影像分割與從影像建立密集三維模型都是本質上的病態問題，需要強正則化。本文主張這兩項任務能相互受益。分割提供關於特定空間位置哪些表面朝向更可能的幾何線索，而三維重建則透過將標記從二維影像提升到三維空間，為分割問題提供適當的正則化。我們提出聯合公式化，納入學習式外觀線索與類別專屬正則化的三維表面朝向先驗。我們透過在真實資料集上的實驗展示，聯合方法相較於分別處理各問題時有所改善。

段落功能全文總覽——以「互利」概念框架引出三維重建與語意分割的聯合方法。

邏輯角色摘要採用「雙向互利」的對稱論證結構：分割幫助重建，重建也幫助分割。此雙向邏輯比單向因果更具說服力。

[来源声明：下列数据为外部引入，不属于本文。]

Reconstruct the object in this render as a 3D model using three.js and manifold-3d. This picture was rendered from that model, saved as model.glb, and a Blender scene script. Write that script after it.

論證技巧 / 潛在漏洞「病態問題」的定性開場直接觸及數學本質，具有學術嚴謹性。但「互利」主張需要嚴格的實驗驗證——聯合最佳化不一定導致兩邊都改善，也可能出現一方優化以另一方為代價的情況。

1. Introduction — 緒論

Multi-view 3D reconstruction from images has made remarkable progress in recent years, producing dense surface models of complex environments. Separately, semantic image segmentation has advanced significantly, with methods that can assign pixel-level class labels to images. However, these two tasks have largely been studied in isolation. 3D reconstruction methods typically produce geometric models without semantic meaning, while segmentation methods operate in 2D without exploiting the underlying 3D scene structure. We propose to solve both problems jointly, allowing each task to inform and constrain the other.

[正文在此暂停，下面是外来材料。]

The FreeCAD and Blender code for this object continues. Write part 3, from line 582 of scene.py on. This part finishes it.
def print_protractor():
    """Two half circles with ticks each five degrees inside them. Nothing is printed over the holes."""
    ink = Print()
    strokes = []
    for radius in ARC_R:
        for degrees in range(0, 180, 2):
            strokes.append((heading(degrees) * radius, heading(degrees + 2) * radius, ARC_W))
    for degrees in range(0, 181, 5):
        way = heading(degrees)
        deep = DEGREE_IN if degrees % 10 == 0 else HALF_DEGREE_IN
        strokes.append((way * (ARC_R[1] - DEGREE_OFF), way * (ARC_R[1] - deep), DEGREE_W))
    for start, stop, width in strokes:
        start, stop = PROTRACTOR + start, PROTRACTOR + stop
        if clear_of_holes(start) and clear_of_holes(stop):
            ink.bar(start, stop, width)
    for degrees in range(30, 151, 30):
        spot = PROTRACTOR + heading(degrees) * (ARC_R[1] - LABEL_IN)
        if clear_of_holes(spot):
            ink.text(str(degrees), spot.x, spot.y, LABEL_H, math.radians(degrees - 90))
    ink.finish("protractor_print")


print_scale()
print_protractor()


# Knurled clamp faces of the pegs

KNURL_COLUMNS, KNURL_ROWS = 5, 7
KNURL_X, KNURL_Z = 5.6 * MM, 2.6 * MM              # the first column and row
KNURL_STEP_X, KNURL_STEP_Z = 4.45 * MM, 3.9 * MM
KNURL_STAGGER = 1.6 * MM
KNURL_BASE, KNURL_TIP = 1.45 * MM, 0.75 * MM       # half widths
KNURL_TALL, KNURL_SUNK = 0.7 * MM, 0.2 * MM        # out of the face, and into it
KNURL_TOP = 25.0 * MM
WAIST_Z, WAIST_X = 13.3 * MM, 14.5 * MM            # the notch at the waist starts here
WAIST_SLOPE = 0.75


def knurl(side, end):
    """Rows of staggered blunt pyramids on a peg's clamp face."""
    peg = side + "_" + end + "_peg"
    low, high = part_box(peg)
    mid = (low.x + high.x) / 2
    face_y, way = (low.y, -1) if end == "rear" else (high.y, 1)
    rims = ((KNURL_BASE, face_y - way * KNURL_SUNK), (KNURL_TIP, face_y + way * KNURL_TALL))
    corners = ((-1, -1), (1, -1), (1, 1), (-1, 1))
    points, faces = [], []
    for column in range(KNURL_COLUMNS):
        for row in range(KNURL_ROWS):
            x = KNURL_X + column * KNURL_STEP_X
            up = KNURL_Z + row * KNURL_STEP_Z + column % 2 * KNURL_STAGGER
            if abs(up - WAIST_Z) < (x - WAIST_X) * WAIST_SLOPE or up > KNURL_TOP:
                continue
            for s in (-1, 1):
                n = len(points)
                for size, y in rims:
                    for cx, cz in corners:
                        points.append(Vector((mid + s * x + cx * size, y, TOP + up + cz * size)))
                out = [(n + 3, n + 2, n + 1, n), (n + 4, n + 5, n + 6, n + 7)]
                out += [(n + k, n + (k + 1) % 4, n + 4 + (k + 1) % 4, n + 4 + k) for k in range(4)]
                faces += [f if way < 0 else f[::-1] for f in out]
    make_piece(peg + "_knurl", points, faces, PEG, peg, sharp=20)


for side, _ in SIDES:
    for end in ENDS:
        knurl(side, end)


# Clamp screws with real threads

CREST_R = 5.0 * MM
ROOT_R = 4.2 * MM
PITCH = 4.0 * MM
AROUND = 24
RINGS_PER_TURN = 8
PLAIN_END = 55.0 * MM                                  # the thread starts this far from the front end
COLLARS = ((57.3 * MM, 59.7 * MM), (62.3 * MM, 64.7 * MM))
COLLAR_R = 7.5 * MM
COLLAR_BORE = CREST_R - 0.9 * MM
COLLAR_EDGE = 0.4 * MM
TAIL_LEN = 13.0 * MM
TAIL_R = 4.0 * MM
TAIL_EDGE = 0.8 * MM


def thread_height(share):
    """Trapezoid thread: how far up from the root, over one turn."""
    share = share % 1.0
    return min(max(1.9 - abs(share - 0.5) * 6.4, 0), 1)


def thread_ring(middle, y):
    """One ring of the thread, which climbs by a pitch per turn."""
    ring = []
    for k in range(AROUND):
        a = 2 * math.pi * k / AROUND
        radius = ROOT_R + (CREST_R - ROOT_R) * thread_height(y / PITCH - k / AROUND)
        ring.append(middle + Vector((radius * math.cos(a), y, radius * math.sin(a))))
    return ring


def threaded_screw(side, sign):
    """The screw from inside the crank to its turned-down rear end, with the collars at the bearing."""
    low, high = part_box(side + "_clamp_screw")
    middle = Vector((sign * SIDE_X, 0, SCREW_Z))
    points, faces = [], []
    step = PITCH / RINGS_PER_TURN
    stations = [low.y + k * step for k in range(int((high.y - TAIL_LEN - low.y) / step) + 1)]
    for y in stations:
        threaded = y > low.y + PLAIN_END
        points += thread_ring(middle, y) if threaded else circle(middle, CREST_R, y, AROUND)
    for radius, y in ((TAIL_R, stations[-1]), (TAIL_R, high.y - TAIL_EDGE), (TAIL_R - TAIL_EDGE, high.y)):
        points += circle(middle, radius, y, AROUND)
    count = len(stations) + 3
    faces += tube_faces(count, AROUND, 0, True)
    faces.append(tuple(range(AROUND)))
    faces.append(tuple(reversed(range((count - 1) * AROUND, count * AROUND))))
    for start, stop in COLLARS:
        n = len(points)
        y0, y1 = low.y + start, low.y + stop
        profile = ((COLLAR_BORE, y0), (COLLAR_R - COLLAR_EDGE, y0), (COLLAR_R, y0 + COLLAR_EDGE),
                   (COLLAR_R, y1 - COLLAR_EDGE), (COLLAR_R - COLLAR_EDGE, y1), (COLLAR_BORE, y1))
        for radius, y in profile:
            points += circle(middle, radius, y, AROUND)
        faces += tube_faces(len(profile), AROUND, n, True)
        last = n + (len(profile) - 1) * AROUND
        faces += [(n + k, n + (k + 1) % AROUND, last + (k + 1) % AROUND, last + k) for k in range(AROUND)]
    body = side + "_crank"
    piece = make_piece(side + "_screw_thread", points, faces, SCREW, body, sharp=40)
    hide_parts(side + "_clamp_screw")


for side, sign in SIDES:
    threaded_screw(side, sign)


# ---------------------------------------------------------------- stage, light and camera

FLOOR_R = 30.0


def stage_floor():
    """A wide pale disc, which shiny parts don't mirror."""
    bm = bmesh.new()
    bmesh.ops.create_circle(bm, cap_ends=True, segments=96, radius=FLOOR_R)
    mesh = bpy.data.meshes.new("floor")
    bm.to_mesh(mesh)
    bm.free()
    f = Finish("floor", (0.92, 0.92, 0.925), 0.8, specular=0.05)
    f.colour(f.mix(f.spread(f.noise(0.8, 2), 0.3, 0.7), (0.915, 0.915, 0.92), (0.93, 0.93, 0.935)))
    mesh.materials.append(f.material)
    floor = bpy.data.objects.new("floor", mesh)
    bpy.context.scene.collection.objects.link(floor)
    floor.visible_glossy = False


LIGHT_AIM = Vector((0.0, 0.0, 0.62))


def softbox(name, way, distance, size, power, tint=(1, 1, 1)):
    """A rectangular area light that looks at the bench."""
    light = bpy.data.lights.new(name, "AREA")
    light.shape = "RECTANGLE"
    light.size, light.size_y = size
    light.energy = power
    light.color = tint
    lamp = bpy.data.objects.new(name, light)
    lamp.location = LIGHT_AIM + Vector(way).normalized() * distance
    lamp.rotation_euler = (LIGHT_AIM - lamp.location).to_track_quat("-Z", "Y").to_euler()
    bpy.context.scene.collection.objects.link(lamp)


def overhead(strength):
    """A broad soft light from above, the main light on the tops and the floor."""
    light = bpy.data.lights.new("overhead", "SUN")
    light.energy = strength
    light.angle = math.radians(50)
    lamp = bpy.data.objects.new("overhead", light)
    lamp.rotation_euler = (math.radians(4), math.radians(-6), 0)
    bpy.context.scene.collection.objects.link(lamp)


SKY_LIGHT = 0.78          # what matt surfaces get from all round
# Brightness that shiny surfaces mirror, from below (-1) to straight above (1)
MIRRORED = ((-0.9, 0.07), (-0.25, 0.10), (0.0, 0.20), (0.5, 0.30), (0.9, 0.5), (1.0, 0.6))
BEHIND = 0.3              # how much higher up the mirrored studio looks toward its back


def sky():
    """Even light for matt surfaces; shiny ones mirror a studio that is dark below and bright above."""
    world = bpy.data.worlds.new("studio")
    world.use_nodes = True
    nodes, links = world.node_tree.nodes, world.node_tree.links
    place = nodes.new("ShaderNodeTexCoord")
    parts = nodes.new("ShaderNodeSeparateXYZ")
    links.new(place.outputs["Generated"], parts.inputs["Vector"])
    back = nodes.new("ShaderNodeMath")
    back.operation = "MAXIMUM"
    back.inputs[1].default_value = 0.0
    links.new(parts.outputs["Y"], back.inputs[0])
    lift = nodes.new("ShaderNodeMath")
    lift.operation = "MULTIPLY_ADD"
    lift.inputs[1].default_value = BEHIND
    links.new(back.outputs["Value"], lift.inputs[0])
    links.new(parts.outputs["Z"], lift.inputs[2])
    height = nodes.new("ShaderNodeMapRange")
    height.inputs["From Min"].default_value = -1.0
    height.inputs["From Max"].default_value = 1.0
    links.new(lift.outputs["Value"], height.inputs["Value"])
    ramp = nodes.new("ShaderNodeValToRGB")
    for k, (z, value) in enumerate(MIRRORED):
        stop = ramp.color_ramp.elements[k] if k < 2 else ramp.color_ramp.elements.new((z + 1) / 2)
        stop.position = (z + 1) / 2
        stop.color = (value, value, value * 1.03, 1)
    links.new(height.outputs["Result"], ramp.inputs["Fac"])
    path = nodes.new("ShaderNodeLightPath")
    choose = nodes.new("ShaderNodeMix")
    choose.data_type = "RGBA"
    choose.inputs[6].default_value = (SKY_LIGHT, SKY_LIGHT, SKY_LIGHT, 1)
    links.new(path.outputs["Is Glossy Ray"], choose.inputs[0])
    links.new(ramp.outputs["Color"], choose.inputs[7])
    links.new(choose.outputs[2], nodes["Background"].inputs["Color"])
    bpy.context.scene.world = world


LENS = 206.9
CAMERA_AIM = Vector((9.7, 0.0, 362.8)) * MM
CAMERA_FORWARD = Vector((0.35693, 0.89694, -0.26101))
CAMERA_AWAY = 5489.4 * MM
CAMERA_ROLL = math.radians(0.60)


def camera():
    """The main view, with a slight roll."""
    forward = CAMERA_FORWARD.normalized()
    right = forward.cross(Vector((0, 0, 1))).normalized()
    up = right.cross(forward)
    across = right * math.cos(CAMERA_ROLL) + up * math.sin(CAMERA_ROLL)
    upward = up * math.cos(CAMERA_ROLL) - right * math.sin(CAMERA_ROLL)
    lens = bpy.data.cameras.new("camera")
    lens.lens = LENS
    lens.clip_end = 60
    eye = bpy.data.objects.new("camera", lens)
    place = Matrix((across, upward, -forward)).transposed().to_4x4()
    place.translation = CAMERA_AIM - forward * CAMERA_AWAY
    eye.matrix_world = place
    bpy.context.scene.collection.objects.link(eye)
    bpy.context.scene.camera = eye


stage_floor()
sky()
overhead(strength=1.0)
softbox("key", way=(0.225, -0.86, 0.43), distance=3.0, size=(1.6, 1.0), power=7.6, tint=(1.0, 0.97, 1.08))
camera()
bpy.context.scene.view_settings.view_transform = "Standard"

多視角三維重建近年來取得顯著進展，能產生複雜環境的密集表面模型。另一方面，語意影像分割也有長足進步，能為影像指派像素級的類別標籤。然而，這兩項任務大多被獨立研究。三維重建方法通常產生沒有語意意義的幾何模型，而分割方法則在二維中運作，未利用底層的三維場景結構。我們提出聯合求解這兩個問題，讓每項任務為另一項提供資訊與約束。

段落功能建立研究場域——指出兩個成熟但隔離的研究方向。

邏輯角色論證鏈的起點：先分別肯定兩個領域的成就，再指出「隔離」是根本問題。此結構有效地建立了「聯合」的必要性。

論證技巧 / 潛在漏洞「分別研究」的批判精準，但作者可能低估了已有的初步整合嘗試——例如使用語意先驗約束 SfM 或使用深度圖輔助分割的工作。

The key intuition is that different object classes have characteristic 3D geometric properties. For example, ground surfaces are predominantly horizontal, walls are vertical, and cars have smooth curved surfaces. If we know the class of a region, we can impose class-specific surface orientation priors that guide the 3D reconstruction. Conversely, the 3D volumetric representation provides a natural regularization for segmentation: labeling in 3D space ensures view-consistency across multiple images and leverages the full geometric context, something that 2D-only methods cannot achieve.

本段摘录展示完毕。